-- begin Available data --

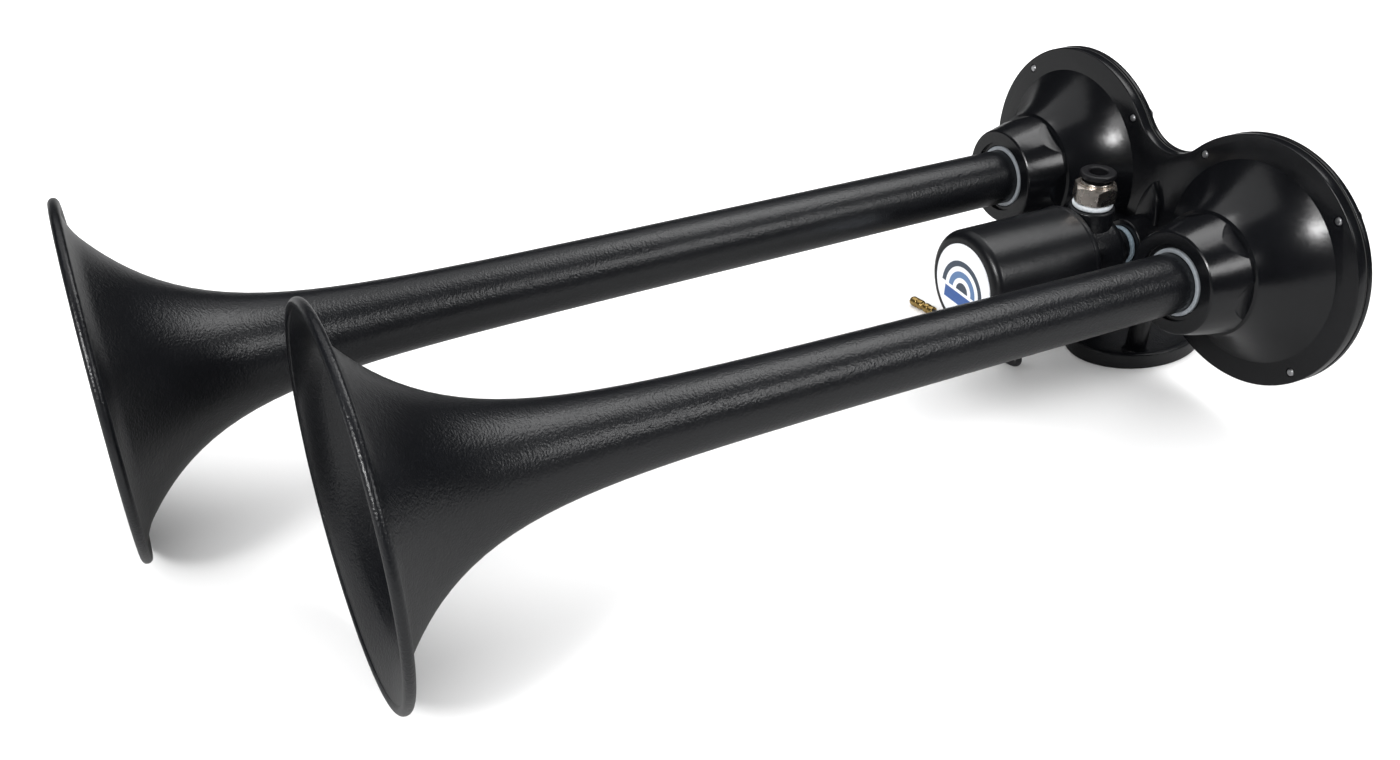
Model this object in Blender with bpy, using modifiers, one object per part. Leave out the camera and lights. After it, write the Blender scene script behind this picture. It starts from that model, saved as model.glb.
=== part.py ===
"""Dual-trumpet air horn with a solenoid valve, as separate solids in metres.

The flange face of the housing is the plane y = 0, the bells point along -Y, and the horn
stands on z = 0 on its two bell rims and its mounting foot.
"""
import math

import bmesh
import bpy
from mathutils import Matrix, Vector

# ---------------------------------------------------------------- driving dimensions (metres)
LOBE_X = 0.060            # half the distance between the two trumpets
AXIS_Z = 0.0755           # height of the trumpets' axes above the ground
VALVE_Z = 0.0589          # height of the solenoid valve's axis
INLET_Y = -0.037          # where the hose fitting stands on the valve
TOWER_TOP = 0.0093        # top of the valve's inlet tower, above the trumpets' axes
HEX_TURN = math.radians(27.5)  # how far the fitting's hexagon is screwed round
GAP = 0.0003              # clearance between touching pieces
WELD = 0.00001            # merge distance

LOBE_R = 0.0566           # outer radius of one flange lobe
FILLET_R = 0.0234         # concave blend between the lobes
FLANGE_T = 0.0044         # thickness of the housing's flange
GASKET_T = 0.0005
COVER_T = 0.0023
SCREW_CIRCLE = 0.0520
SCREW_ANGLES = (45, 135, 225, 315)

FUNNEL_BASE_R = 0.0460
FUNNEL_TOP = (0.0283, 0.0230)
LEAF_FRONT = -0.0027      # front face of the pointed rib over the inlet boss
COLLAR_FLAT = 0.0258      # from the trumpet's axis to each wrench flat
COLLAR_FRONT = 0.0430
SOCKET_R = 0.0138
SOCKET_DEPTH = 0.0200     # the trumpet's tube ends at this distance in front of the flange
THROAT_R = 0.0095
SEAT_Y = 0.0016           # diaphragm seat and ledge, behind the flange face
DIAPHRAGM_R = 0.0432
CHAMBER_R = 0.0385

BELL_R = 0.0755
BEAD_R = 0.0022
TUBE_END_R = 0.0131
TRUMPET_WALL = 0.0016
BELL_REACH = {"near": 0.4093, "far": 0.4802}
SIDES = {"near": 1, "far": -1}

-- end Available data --

§ Exercise brief
Go through the data and gather every line that holds "from".

§ Task result
Model this object in Blender with bpy, using modifiers, one object per part. Leave out the camera and lights. After it, write the Blender scene script behind this picture. It starts from that model, saved as model.glb.
from mathutils import Matrix, Vector
COLLAR_FLAT = 0.0258      # from the trumpet's axis to each wrench flat